I set the cane down. My hand rests on his lower back, warm and steady. His body is shaking. The sobs come in waves, not from pain anymore but from release. Everything he’s been holding is pouring out.

“I’ve got you.” I stay close. Stay present. “You did so well. I’ve got you.”

The scene isn’t over. The scene is never over when the last stroke lands. The scene is over when he’s back in his body, when his breathing has steadied, when the tears have run their course and something like peace has settled into his face.

That’s when I release his restraints. That’s when I help him to the floor, wrap him in a blanket, hold him against My chest while his system recalibrates.

That’s the scene. Not the cane. Not the marks. The whole arc—from the first silent moment to this one, where he’s held and safe and exactly where he needs to be.


AFTERCARE

Aftercare isn’t optional. It’s not a nice gesture. It’s the completion of what you started.

When you take someone into pain, into fear, into the vulnerability of suffering under your hands, you create a state. Their nervous system is activated. Their psychology is opened. They’ve gone somewhere with you, and they can’t get back alone.

Aftercare is how you bring them back.

For some submissives, that means physical touch. Holding them, stroking their hair, keeping contact while their body settles. The warmth and pressure of another body helps regulate the nervous system, signals safety, grounds them in the present.

For others, touch is too much immediately after. They need space, quiet, the absence of stimulus while they process. Your job is to know which your submissive needs—and to provide it without being asked.

Aftercare includes the practical. Water, because they’re dehydrated. Sugar, because their blood glucose has crashed. A blanket, because the drop in adrenaline will make them cold. Tending to marks, if there are marks to tend. These aren’t romantic gestures. They’re maintenance. They’re part of the job.

But aftercare is also emotional. It’s verbal reassurance—telling them they did well, that you’re proud of them, that what happened was meaningful. It’s holding space for whatever comes up—tears, laughter, silence, confession, questions, nothing at all. It’s staying present even when the intensity is over, because the aftermath is part of the experience.

Aftercare extends beyond the immediate. Sub drop can hit hours or days later. The submissive who seemed fine when they left may crash hard the next morning. Ethical sadism means checking in. Following up. Being available for the delayed processing that intense scenes often create.

And here’s what no one talks about: Dominants need aftercare too.
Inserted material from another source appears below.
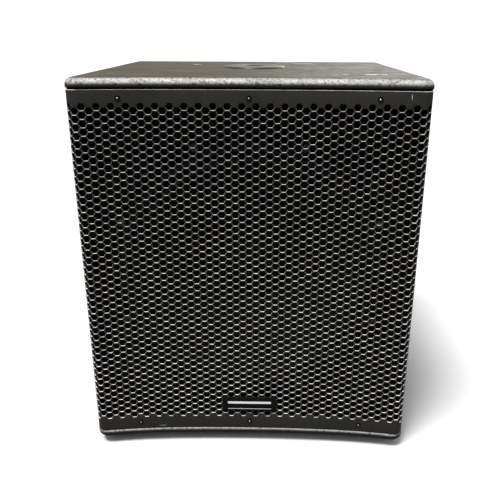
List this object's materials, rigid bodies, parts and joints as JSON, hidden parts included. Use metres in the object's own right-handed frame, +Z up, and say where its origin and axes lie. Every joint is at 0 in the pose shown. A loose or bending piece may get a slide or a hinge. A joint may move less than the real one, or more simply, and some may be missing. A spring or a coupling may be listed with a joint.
{
  "type": "powered subwoofer cabinet",
  "caption": "Plywood powered subwoofer with hollow-fronted steel hex grille, big woofer, slot ports, rear amplifier, side handles, pole socket and rubber feet.",
  "frame": {"origin": "centre of the bounding box's base, on the surface that the feet stand on", "axes": "+Z up, the grille faces -Y, the amplifier plate faces +Y, +X is to the right when the grille is looked at"},
  "size_m": [0.526, 0.5179, 0.6153],
  "materials": {
    "cabinet_paint": "black textured paint on plywood",
    "raw_plywood": "bare plywood",
    "grille_paint": "satin black powder coat",
    "black_steel": "satin black",
    "ferrite": "matt sintered",
    "cone_paper": "matt pressed paper",
    "treated_cloth": "doped cloth",
    "foam_rubber": "matt foam",
    "black_plastic": "fine grain",
    "grey_plastic": "smooth",
    "copper": "enamelled wire",
    "black_aluminium": "black anodised",
    "green_board": "solder mask",
    "lens": "clear moulded",
    "rubber": "matt"
  },
  "bodies": {
    "cabinet": {"top_panel": "cabinet_paint", "bottom_panel": "cabinet_paint", "left_side_panel": "cabinet_paint", "right_side_panel": "cabinet_paint", "rear_panel": "cabinet_paint", "front_baffle": "cabinet_paint", "grille_rail_bottom": "cabinet_paint", "grille_rail_top": "cabinet_paint", "port_frame": "raw_plywood", "cross_brace": "raw_plywood", "grille": "grille_paint", "grille_screw_top_left": "black_steel", "grille_screw_top_middle": "black_steel", "grille_screw_top_right": "black_steel", "grille_screw_bottom_left": "black_steel", "grille_screw_bottom_middle": "black_steel", "grille_screw_bottom_right": "black_steel", "woofer_basket": "black_steel", "magnet_top_plate": "black_steel", "pole_piece": "black_steel", "amp_plate": "black_steel", "amp_cover": "black_steel", "magnet_ring": "ferrite", "woofer_surround": "treated_cloth", "spider": "treated_cloth", "woofer_gasket": "foam_rubber", "badge": "black_plastic", "handle_cup_left": "black_plastic", "handle_cup_right": "black_plastic", "handle_grip_left": "black_plastic", "handle_grip_right": "black_plastic", "woofer_terminals": "black_plastic", "speaker_lead": "black_plastic", "input_socket_left": "black_plastic", "input_socket_right": "black_plastic", "output_socket_left": "black_plastic", "output_socket_right": "black_plastic", "mains_inlet": "black_plastic", "switch_frame": "black_plastic", "main_capacitor": "black_plastic", "transformer": "copper", "heat_sink": "black_aluminium", "pole_socket": "black_aluminium", "amp_board": "green_board", "supply_board": "green_board", "status_lens": "lens", "foot_front_left": "rubber", "foot_front_right": "rubber", "foot_rear_left": "rubber", "foot_rear_right": "rubber"},
    "cone_assembly": {"woofer_cone": "cone_paper", "dust_cap": "cone_paper", "coil_former": "grey_plastic", "voice_coil": "copper"},
    "rocker": {"power_rocker": "black_plastic"},
    "level_control": {"level_knob": "black_plastic"},
    "crossover_control": {"crossover_knob": "black_plastic"},
    "phase_control": {"phase_button": "grey_plastic"},
    "latch_left": {"input_latch_left": "black_plastic"},
    "latch_right": {"input_latch_right": "black_plastic"}
  },
  "joints": [
    {"name": "cone_slide", "type": "slide", "parent": "cabinet", "child": "cone_assembly", "axis": [0, -1, 0], "range_m": [-0.008, 0.008], "stiffness_N_per_m": 8000, "deforming": ["woofer_surround", "spider"]},
    {"name": "rocker_tip", "type": "hinge", "parent": "cabinet", "child": "rocker", "pos_m": [-0.04, 0.2386, 0.205], "axis": [-1, 0, 0], "range_deg": [0, 16]},
    {"name": "level_turn", "type": "hinge", "parent": "cabinet", "child": "level_control", "pos_m": [0.075, 0.2383, 0.335], "axis": [0, 1, 0], "range_deg": [-150, 150]},
    {"name": "crossover_turn", "type": "hinge", "parent": "cabinet", "child": "crossover_control", "pos_m": [0.025, 0.2383, 0.335], "axis": [0, 1, 0], "range_deg": [-150, 150]},
    {"name": "phase_push", "type": "slide", "parent": "cabinet", "child": "phase_control", "axis": [0, -1, 0], "range_m": [0, 0.003], "stiffness_N_per_m": 600},
    {"name": "latch_push_left", "type": "slide", "parent": "cabinet", "child": "latch_left", "axis": [0, -1, 0], "range_m": [0, 0.0015], "stiffness_N_per_m": 900},
    {"name": "latch_push_right", "type": "slide", "parent": "cabinet", "child": "latch_right", "axis": [0, -1, 0], "range_m": [0, 0.0015], "stiffness_N_per_m": 900}
  ]
}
Holding space for someone’s suffering takes something out of you. Being responsible for intensity, staying anchored while someone falls apart, managing the scene while also managing your own responses—this is labor. It costs energy. It can leave you depleted, raw, or emotionally activated in ways you didn’t expect.
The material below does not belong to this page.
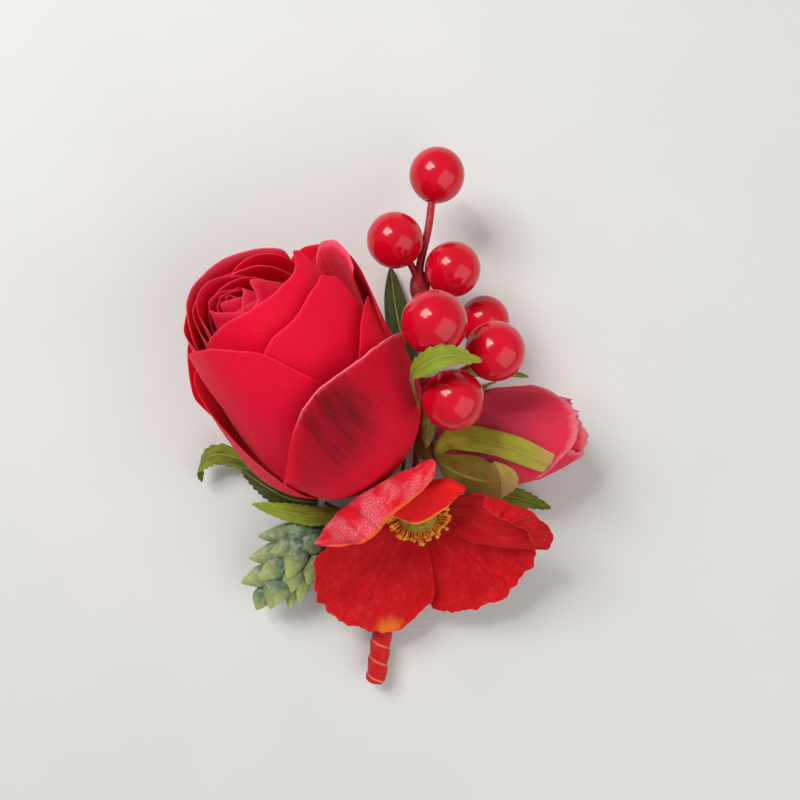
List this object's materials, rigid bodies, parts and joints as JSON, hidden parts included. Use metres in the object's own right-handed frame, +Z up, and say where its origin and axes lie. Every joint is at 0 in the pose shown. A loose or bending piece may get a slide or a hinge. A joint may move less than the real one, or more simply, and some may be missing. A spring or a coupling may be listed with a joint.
{
  "type": "corsage",
  "caption": "Artificial flower corsage: a large rose, a half-open poppy, a rosebud, glossy berries, a succulent sprig and leaves on wires bound in a ribbon-wrapped stem.",
  "frame": {"origin": "middle of the underside, where the corsage lies on a surface", "axes": "+Z up from the surface it lies on, +Y from the wrapped stem towards the berries, +X to the right seen from above"},
  "size_m": [0.088, 0.121, 0.0536],
  "materials": {
    "rose_cloth": "matt woven silk, hot-pressed, with darker streaks on the front petal",
    "bud_cloth": "matt woven silk, dusty towards the base, pale at the rims",
    "poppy_cloth": "crinkled silk, orange at the rims and the foot",
    "flower_core": "rolled cloth on foam",
    "calyx": "moulded, satin",
    "sepals": "moulded, satin, tan at the tips",
    "poppy_disc": "fine ribs",
    "stamens": "fine points",
    "leaf_cloth": "matt cloth with printed veins",
    "berry_bead": "high gloss lacquer",
    "berry_branch": "taped, slightly glossy",
    "succulent": "dusty bloom",
    "stem_wire": "paper-covered",
    "stem_tape": "satin ribbon with a pale edge"
  },
  "bodies": {
    "root": {"rose_petal_front_right": "rose_cloth", "rose_petal_low_left": "rose_cloth", "rose_petal_under": "rose_cloth", "rose_petal_back_right": "rose_cloth", "rose_petal_right_low": "rose_cloth", "rose_petal_front_left": "rose_cloth", "rose_petal_right": "rose_cloth", "rose_petal_left": "rose_cloth", "rose_petal_front_middle": "rose_cloth", "rose_petal_curled": "rose_cloth", "rose_petal_lip": "rose_cloth", "rose_petal_front_inner": "rose_cloth", "rose_petal_back": "rose_cloth", "rose_petal_lip_inner": "rose_cloth", "rose_petal_tip": "rose_cloth", "rose_petal_swirl_outer": "rose_cloth", "rose_petal_swirl_middle": "rose_cloth", "rose_core": "flower_core", "rose_calyx": "calyx", "bud_petal_top": "bud_cloth", "bud_petal_front": "bud_cloth", "bud_petal_below": "bud_cloth", "bud_petal_rear": "bud_cloth", "bud_petal_fold": "bud_cloth", "bud_petal_inner": "bud_cloth", "bud_core": "flower_core", "bud_calyx": "sepals", "poppy_petal_lower_left": "poppy_cloth", "poppy_petal_lower_right": "poppy_cloth", "poppy_petal_right": "poppy_cloth", "poppy_petal_tongue": "poppy_cloth", "poppy_petal_upper_left": "poppy_cloth", "poppy_receptacle": "calyx", "poppy_disc": "poppy_disc", "poppy_stamens": "stamens", "leaf_over_berries": "leaf_cloth", "leaf_between": "leaf_cloth", "leaf_behind_berries": "leaf_cloth", "leaf_under_rose": "leaf_cloth", "leaf_low_left": "leaf_cloth", "leaf_bent_tip": "leaf_cloth", "leaf_under_bud": "leaf_cloth", "leaf_behind_bud": "leaf_cloth", "succulent_sprig": "succulent", "stem_wrap": "stem_tape", "stem_rose": "stem_wire", "stem_poppy": "stem_wire", "stem_bud": "stem_wire", "berry_top": "berry_bead", "berry_left": "berry_bead", "berry_right": "berry_bead", "berry_middle": "berry_bead", "berry_back": "berry_bead", "berry_outer": "berry_bead", "berry_low": "berry_bead", "berry_branch": "berry_branch", "stem_leaves": "stem_wire", "stem_succulent": "stem_wire", "stem_foliage": "stem_wire"}
  },
  "joints": []
}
You need care too. Whether that’s solitude, physical comfort, verbal processing, or something else entirely—you need to recover from what you did. Pretending otherwise doesn’t make you strong. It makes you brittle. And brittle Dominants break, or they break the people they’re supposed to hold.

Build your own aftercare into the process. Know what you need. Make sure you get it.


WHEN IT GOES WRONG

It will, eventually. If you practice sadism long enough, you’ll get something wrong.
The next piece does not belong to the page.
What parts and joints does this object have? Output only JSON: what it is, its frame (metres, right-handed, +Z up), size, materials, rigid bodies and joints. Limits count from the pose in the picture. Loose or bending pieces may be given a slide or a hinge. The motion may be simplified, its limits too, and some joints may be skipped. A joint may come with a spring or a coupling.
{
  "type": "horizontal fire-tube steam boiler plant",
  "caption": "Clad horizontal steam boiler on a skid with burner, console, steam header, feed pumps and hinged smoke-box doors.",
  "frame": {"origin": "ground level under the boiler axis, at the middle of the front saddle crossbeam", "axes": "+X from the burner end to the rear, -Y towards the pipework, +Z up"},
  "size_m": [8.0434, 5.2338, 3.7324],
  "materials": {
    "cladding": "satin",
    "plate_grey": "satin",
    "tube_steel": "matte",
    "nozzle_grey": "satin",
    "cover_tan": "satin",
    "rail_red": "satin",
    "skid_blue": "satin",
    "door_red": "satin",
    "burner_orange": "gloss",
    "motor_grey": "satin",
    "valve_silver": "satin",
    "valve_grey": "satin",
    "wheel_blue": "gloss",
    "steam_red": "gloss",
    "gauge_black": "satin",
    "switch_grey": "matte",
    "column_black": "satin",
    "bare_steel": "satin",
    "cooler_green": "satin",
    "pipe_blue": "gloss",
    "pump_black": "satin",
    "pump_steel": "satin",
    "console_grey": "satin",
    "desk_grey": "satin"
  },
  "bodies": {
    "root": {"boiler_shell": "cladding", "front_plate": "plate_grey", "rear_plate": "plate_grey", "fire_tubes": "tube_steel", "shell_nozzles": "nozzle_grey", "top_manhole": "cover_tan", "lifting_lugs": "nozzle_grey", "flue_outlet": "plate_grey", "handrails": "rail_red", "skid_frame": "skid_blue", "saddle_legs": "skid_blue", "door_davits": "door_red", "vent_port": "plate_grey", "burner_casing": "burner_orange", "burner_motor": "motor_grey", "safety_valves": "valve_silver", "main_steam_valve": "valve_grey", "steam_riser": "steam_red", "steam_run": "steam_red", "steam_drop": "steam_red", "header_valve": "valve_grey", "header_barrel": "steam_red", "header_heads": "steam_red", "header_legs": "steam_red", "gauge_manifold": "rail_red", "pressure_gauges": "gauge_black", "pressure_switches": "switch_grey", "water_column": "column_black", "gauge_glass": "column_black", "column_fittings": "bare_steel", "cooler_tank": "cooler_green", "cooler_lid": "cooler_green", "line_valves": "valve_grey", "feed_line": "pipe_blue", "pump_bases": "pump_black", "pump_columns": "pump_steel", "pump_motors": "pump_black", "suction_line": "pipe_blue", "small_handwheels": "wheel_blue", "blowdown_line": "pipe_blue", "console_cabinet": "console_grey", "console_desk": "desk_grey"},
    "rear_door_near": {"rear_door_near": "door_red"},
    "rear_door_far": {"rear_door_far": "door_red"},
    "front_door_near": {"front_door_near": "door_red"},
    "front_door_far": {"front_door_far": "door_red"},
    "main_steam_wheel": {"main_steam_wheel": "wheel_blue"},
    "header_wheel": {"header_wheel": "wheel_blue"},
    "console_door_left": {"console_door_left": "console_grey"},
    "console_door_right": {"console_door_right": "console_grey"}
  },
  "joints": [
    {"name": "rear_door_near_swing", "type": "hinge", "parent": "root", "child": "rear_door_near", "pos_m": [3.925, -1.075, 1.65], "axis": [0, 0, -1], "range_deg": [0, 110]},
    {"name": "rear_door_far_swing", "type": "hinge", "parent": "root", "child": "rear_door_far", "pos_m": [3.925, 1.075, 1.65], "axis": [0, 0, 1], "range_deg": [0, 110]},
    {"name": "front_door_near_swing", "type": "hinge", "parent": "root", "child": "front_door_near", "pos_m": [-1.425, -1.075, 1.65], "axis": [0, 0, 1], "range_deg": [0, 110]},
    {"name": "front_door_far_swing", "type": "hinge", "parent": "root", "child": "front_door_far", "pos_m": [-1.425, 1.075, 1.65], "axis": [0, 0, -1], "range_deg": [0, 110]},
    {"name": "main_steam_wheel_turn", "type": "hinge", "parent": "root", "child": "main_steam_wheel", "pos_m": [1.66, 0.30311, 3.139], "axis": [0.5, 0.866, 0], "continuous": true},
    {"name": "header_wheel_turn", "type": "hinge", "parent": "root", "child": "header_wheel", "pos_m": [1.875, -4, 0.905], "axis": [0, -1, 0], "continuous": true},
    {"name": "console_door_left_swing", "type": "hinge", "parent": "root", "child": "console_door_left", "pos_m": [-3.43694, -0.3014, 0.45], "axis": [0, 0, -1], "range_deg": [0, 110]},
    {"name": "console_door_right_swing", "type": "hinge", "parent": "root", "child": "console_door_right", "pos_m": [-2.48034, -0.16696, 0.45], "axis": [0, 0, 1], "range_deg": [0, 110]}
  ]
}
You’ll misread a signal. Push past a limit you didn’t know was there. Create an experience that damages instead of builds. The submissive will drop hard, or disassociate, or leave the scene feeling harmed instead of held.

This is not permission to be careless. The goal is always to get it right. But acknowledging that failure is possible—and knowing how to respond—is part of ethical practice.

When it goes wrong, you stop. Immediately. Whatever was happening, it ends. The submissive’s distress becomes the only priority. You shift from Dominant to caretaker without hesitation, because that’s what the moment requires.

You don’t defend yourself. You don’t explain why what you did should have been fine. You don’t make their experience about your intentions. What you intended doesn’t matter when someone is hurt. What matters is what happened, and what happens next.

You take responsibility. “I pushed too far. I’m sorry. I’m here.” Simple. Direct. No deflection.

You provide care. Whatever they need—space, contact, conversation, silence—you provide it. You stay as long as they need you to stay. You follow up in the hours and days after. You make yourself available for processing, for questions, for whatever helps them integrate what happened.

And then you examine what went wrong. Not to flagellate yourself, but to learn. What did you miss? What signal did you misread? What assumption did you make that wasn’t accurate? How do you adjust your practice so this doesn’t happen again?

Failure doesn’t disqualify you from sadism. Refusing to learn from failure does. The ethical sadist treats every mistake as information, every harm caused as a responsibility to repair and prevent.

This is the weight you carry when you choose to hurt people. The possibility that you’ll get it wrong, and the commitment to make it right when you do.


THE AUTHORITY OF HURTING WELL

This is where the real power lives.

Not in the ability to cause pain. Anyone can cause pain. A child with a stick can cause pain.

The power is in causing pain with purpose. In taking someone apart with precision. In holding the container while delivering harm, staying present while someone suffers under your hands, and bringing them back whole—or more than whole.

The power is in being trusted with someone’s vulnerability and honoring that trust even while you exploit it. In being the one who hurts and the one who heals. In holding both roles simultaneously, without contradiction, because you understand that they’re not opposites.

Ethical sadism is the art of doing harm well.

It requires skill—with implements, with bodies, with psychology. It requires presence—the ability to stay anchored while intensity swirls around you. It requires responsibility—for the submissive’s experience, for the aftermath, for the failures you’ll inevitably encounter.

And it requires something harder to name. A kind of integrity. The willingness to hold yourself to a standard even when no one’s watching. To be the Dominant you claim to be, not just in the scene but in every choice that surrounds it.

If you’re going to hurt people, hurt them well. Hurt them with intention. Hurt them inside a container that makes the pain meaningful instead of merely painful.

And when the scene is over, when the implements are put away and the marks are tended and the tears have dried—be there. Hold what you created. Take responsibility for the whole arc, not just the parts that felt powerful.

That’s ethical sadism. That’s the discipline. That’s where the real authority lives.